Whether the effect is faithful is largely unverifiable, unless you too are an aviation hobbyist. The rest of us will have to take the artist’s word that his earthbound translation — a blinding white-out that shifts, almost imperceptibly, into a soft, pre-dawn pink — is what goes on at cruising altitude. More affecting is the retinal payoff, a refinement of Wheeler’s nearly lifelong project, now in its seventh decade, which is to make visible the substance of space itself.
Wheeler has been creating disorienting, physically dispossessing light installations since the late 1960s, steadily improving upon their result. Few artists have been able to induce as acute a sensation of existential dread out of, as it were, thin air.

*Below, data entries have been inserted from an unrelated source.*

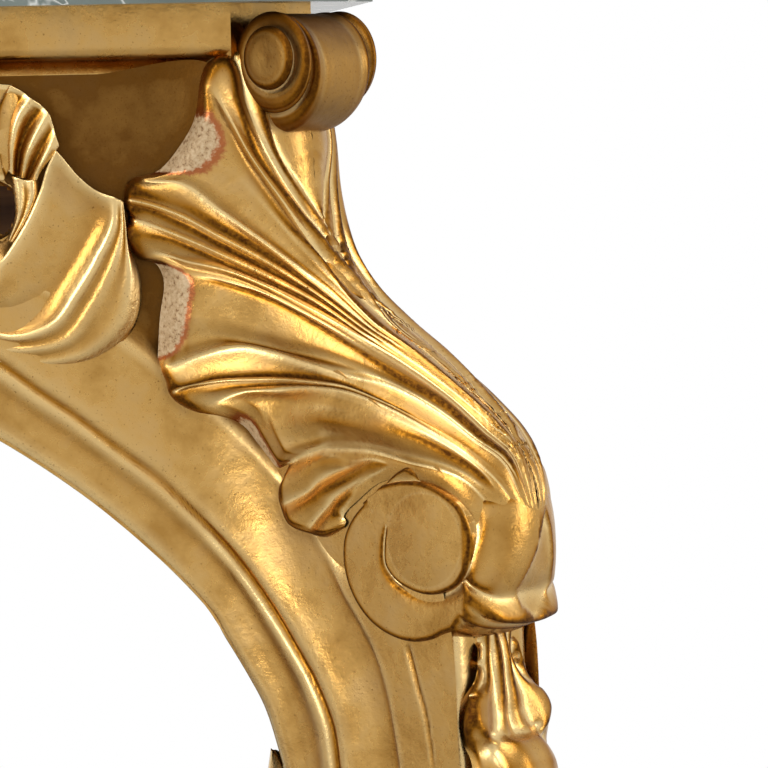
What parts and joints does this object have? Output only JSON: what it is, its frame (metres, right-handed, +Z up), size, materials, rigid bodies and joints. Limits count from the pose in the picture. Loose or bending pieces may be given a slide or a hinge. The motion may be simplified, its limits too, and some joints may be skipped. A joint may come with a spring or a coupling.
{
  "type": "wall console table",
  "caption": "Giltwood rococo wall console table: marble slab, moulded frieze, pierced shell-and-scroll aprons, scrolled legs on block feet and a curved stretcher with a finial.",
  "frame": {"origin": "middle of the table's box on the floor", "axes": "+X along the table's length, to the right for someone facing it; +Y into the wall; +Z up"},
  "size_m": [1.2644, 0.5122, 0.89],
  "materials": {
    "water_gilding": "burnished water gilding on gesso and red bole, with brown patina in the hollows",
    "aged_pine": "bare old pine, oxidised brown",
    "veined_marble": "polished, clouded pale and grey-green",
    "brass_plate": "aged rolled plate",
    "steel_screw": "dulled"
  },
  "bodies": {
    "frame": {"back_rail": "aged_pine", "cross_bearer_left": "aged_pine", "cross_bearer_right": "aged_pine", "front_apron": "water_gilding", "front_c_scroll_left": "water_gilding", "front_c_scroll_right": "water_gilding", "front_cartouche": "water_gilding", "front_cartouche_shell": "water_gilding", "front_foot_block_left": "water_gilding", "front_foot_block_right": "water_gilding", "front_frieze_rail": "water_gilding", "front_glue_blocks_left": "aged_pine", "front_glue_blocks_right": "aged_pine", "front_leg_left": "water_gilding", "front_leg_right": "water_gilding", "front_shell_leaf_left": "water_gilding", "front_shell_leaf_right": "water_gilding", "front_stretcher_arm_left": "water_gilding", "front_stretcher_arm_right": "water_gilding", "inner_leaf_left": "water_gilding", "inner_leaf_right": "water_gilding", "knee_curl_left": "water_gilding", "knee_curl_right": "water_gilding", "knee_leaf_inner_left": "water_gilding", "knee_leaf_inner_right": "water_gilding", "knee_leaf_outer_left": "water_gilding", "knee_leaf_outer_right": "water_gilding", "knee_scroll_left": "water_gilding", "knee_scroll_right": "water_gilding", "leg_leaf_left": "water_gilding", "leg_leaf_right": "water_gilding", "rear_foot_block_left": "water_gilding", "rear_foot_block_right": "water_gilding", "rear_glue_block_left": "aged_pine", "rear_glue_block_right": "aged_pine", "rear_knee_curl_left": "water_gilding", "rear_knee_curl_right": "water_gilding", "rear_knee_leaf_left": "water_gilding", "rear_knee_leaf_right": "water_gilding", "rear_knee_scroll_left": "water_gilding", "rear_knee_scroll_right": "water_gilding", "rear_leg_left": "water_gilding", "rear_leg_right": "water_gilding", "rear_stretcher_arm_left": "water_gilding", "rear_stretcher_arm_right": "water_gilding", "side_apron_left": "water_gilding", "side_apron_right": "water_gilding", "side_c_scroll_left": "water_gilding", "side_c_scroll_right": "water_gilding", "side_frieze_rail_left": "water_gilding", "side_frieze_rail_right": "water_gilding", "side_shell_leaf_left": "water_gilding", "side_shell_leaf_right": "water_gilding", "stretcher_boss": "water_gilding", "stretcher_dowels": "aged_pine", "stretcher_finial": "water_gilding", "wall_plate_screws": "steel_screw", "wall_plates": "brass_plate"},
    "slab": {"marble_top": "veined_marble"}
  },
  "joints": [
    {"name": "top_lift", "type": "slide", "parent": "frame", "child": "slab", "axis": [0, 0, 1], "range_m": [0, 0.08]}
  ]
}
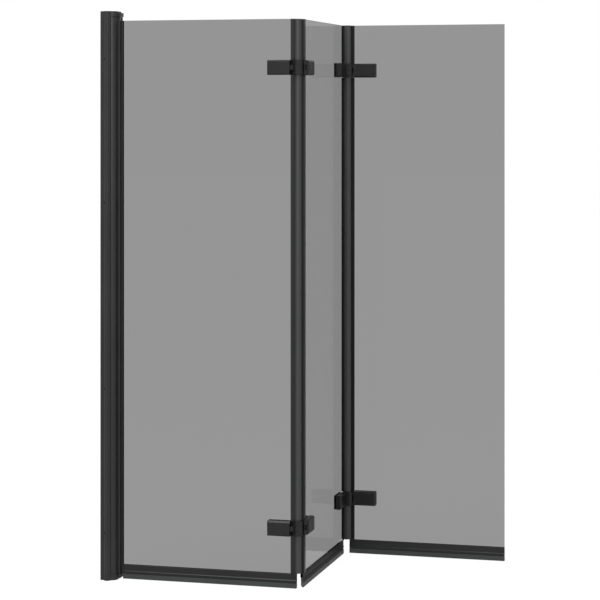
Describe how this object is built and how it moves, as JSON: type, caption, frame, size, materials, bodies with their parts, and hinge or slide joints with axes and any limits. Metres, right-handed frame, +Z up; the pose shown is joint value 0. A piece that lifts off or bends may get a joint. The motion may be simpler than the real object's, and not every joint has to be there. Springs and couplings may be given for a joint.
{
  "type": "folding bath screen",
  "caption": "Frameless folding bath screen of tinted glass panels on a wall profile, with interleaved hinges, corner seal strips and a sealing rail along the bottom.",
  "frame": {"origin": "point on the wall face of the wall channel, in line with the front face of the first glass, at mid-height of the wall profile", "axes": "+X out of the wall along the first panel, +Y along the second panel as it stands at right angles in the picture, +Z up"},
  "size_m": [0.8565, 0.4555, 1.297],
  "materials": {
    "cap_plastic": "satin",
    "dark_screw": "satin",
    "hinge_black": "satin",
    "nylon": "satin",
    "pad_rubber": "matt",
    "satin_black_metal": "satin",
    "screw_steel": "satin",
    "seal_rubber": "satin",
    "smoked_glass": "gloss"
  },
  "bodies": {
    "wall_frame": {"wall_channel": "satin_black_metal", "adjust_profile": "satin_black_metal", "adjust_screws": "dark_screw", "top_cap": "cap_plastic", "bottom_cap": "cap_plastic", "cap_screws": "screw_steel", "pivot_pins": "screw_steel"},
    "panel_1": {"pivot_bushes": "nylon", "pivot_profile": "satin_black_metal", "glazing_gasket": "seal_rubber", "glass_1": "smoked_glass", "bottom_rail_1": "satin_black_metal", "bottom_lip_1": "seal_rubber", "fold_1_ball_seal": "seal_rubber", "fold_1_low_leaf_a": "hinge_black", "fold_1_high_leaf_a": "hinge_black", "fold_1_low_plate_a": "hinge_black", "fold_1_high_plate_a": "hinge_black", "fold_1_pins": "screw_steel", "fold_1_pads_a": "pad_rubber", "fold_1_screws_a": "screw_steel"},
    "panel_2": {"glass_2": "smoked_glass", "bottom_rail_2": "satin_black_metal", "bottom_lip_2": "seal_rubber", "fold_1_cup_seal": "seal_rubber", "fold_2_cup_seal": "seal_rubber", "fold_1_low_leaf_b": "hinge_black", "fold_1_high_leaf_b": "hinge_black", "fold_1_low_plate_b": "hinge_black", "fold_1_high_plate_b": "hinge_black", "fold_1_bushes": "nylon", "fold_1_pads_b": "pad_rubber", "fold_1_screws_b": "screw_steel", "fold_2_low_leaf_a": "hinge_black", "fold_2_high_leaf_a": "hinge_black", "fold_2_low_plate_a": "hinge_black", "fold_2_high_plate_a": "hinge_black", "fold_2_pins": "screw_steel", "fold_2_pads_a": "pad_rubber", "fold_2_screws_a": "screw_steel"},
    "panel_3": {"glass_3": "smoked_glass", "bottom_rail_3": "satin_black_metal", "bottom_lip_3": "seal_rubber", "fold_2_ball_seal": "seal_rubber", "fold_2_low_leaf_b": "hinge_black", "fold_2_high_leaf_b": "hinge_black", "fold_2_low_plate_b": "hinge_black", "fold_2_high_plate_b": "hinge_black", "fold_2_bushes": "nylon", "fold_2_pads_b": "pad_rubber", "fold_2_screws_b": "screw_steel"}
  },
  "joints": [
    {"name": "wall_pivot", "type": "hinge", "parent": "wall_frame", "child": "panel_1", "pos_m": [0.022, -0.0135, 0], "axis": [0, 0, 1], "range_deg": [-90, 0]},
    {"name": "fold_1", "type": "hinge", "parent": "panel_1", "child": "panel_2", "pos_m": [0.4555, 0.0095, 0], "axis": [0, 0, 1], "range_deg": [-90, 90]},
    {"name": "fold_2", "type": "hinge", "parent": "panel_2", "child": "panel_3", "pos_m": [0.4775, 0.3985, 0], "axis": [0, 0, 1], "range_deg": [-90, 90]}
  ]
}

Yet voids have matter too, and in Wheeler’s the particulate nature of light is heightened, almost aerosolized, such that it can feel you’re not so much seeing light as wading through it. Entering a Wheeler room is perhaps the closest you can get to being suspended in pure color. It’s not exactly a pleasant experience. Like meditation or long-distance running, it requires both discomfort and acceptance.
Now 85, Wheeler is an elder statesman of the loosely-affiliated Light and Space movement, the group of artists, including Robert Irwin and James Turrell — other shaman-philosophers of the mystic American West of the mind — that emerged in 1960s Los Angeles as a more soulful branch to the New York cool of Minimalism. Their atmospheric installations and phenomenological concerns came out of a politics of refusal; being as they were effectively ignored by the New York-Europe art dialogue, they lent into that remove and largely rejected the art-object paradigm altogether.
Wheeler is loathe to explain how his art functions, and his work is especially indifferent to the market, costing great sums to produce and huge spaces and effort to exhibit (When it debuted, in 2012, Wheeler’s “SA MI 75 DZ NY 12,” an earlier environment, was the most expensive single installation Zwirner ever produced. That distinction now belongs to “Day Night Day”). Accordingly, they’re rarely on view and seldom collected. (A smaller environment occupies a side room in Zwirner’s own Manhattan home, for anyone curious what it would be like for a void to take up residence off your sitting room.)
Artists have been after this sort of sensorium-scrambling effect since at least 1949, when Lucio Fontana hung hallucinatory, protozoan forms in a black-light gallery. And Zwirner has become a champion of them, mounting multiple iterations of Yayoi Kusama’s “Infinity Mirror Rooms.”
A victim of their own popularity, artworks like these have been somewhat ruined by an inflated economy of flimsy, selfie-baiting attractions. Wheeler isn’t interested in A.I., VR, or any other undercooked acronym. His art isn’t indifferent to technology but it doesn’t capitulate to or exploit trendiness either.
A particular beauty of Wheeler’s work is that it exists out of time. It is utterly agnostic toward politics and doesn’t aim to respond to the moment, and so functions as a way station for the overstimulated, exhausted one we’re living through. The cost of that respite is merely to surrender your smartphone at the door, at which point a visitor is allotted two and a half minutes inside. That’s a tight window in which to achieve transcendence. If that sounds like a lofty goal, it shouldn’t. Wheeler is after nothing more than showing us what was always there.